Sunday, August 31, 2014

VCSMC - Design and Philosophy

This is the third article of my series of postings on vcsmc. You can find the first and second ones by following the links.

When approaching the idea of a media player for the Atari 2600 I knew that I would want to create a custom cartridge that could run on an unmodified console. The homebrew community for Atari has done this before, see the Harmony Flash Cartridge for example. This cart allows for running a variety of 2600 ROMs off of an SD memory card. There's an ARM chip inside of the Harmony cart which provides an on-console UI program as well has handling the loading of the selected ROM for play.

My original vision for the custom cartridge was that it could be a Raspberry Pi or other Linux SoC board that could process an input video signal in real time and output 6502 bytecode at the Atari clock speed 1 MHz for rendering by the Atari. However as I've dug in to the challenge of getting the Atari to render video with any kind of recognizable image fidelity I've come to understand that this may not be tractable, or at minimum I should come up with some intermediate goals that are more in the realm of the achievable.

My current thinking and designs are centered around software that generates 6502 bytecode streams to render individual frames of video at 60 Hz with no constraints on overall program size. In order to maximize render quality every CPU clock cycle available should be used to manipulate the TIA state machine to create output. This creates very large programs, in fact with load/store combinations at 4 bytes each and at 15 per scanline, and 180 vertical scanlines plus overhead audio data during the vertical blank a reasonable upper bound is 16 KB per frame, which is four times the original maximum size (without bank switching) for an entire 2600 program!

At 60 frames per second the overall rate of data to the Atari will be a bit under 1 MBps, or 8 Mbps, which is right around the standard quality video bitrate YouTube recommends for uploading 1080p video. For now, I am focused on offline programs that generate these rather large blobs of bytecode (an 8-minute video will be about 480 MB), and then create hardware that can read the bytecode blobs and drip-feed them to the Atari frame-by-frame.

The two programs in green, aufit and picc, are the offline processing components I am writing. My thinking for these programs is situated somewhere between a compiler/linker and a video compression tool. Furthermore, I have found it useful at times to model this software along the lines of lossy data compression. Although the data rates are not enviable in terms of a modern video compression algorithm, the video is obviously going through a substantial loss of quality as it is made suitable for rendering on the Atari - to wit 24-bit color down to 7-bit fixed palette and 16-bit 48 KHz stereo audio to 15 or 32 KHz 4-bit. As I will outline in subsequent postings it has also become obvious that perceptual coding is very important in this, as in all lossy schemes, in order to retain any feeling of image quality.

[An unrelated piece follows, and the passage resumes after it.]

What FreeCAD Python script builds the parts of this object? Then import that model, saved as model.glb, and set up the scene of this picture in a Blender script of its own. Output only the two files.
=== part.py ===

Notice that the overall flow has changed a bit from the written description in my first posting. This is because as I have implemented parts of picc I've come up against the challenge of scheduling state changes on the 6502. In an effort to squeeze every drop of potential image fidelity out of the 2600 I have been working on algorithms to try and reuse registers and allow for scheduling of state transitions earlier than they might be needed, so long as it doesn't impact rendering on the previous scanline. This has turned into quite the rabbit hole, more about it in a subsequent posting, but suffice to say that what values need to be set in the TIA audio hardware, and when, has become an important consideration for picc scheduling.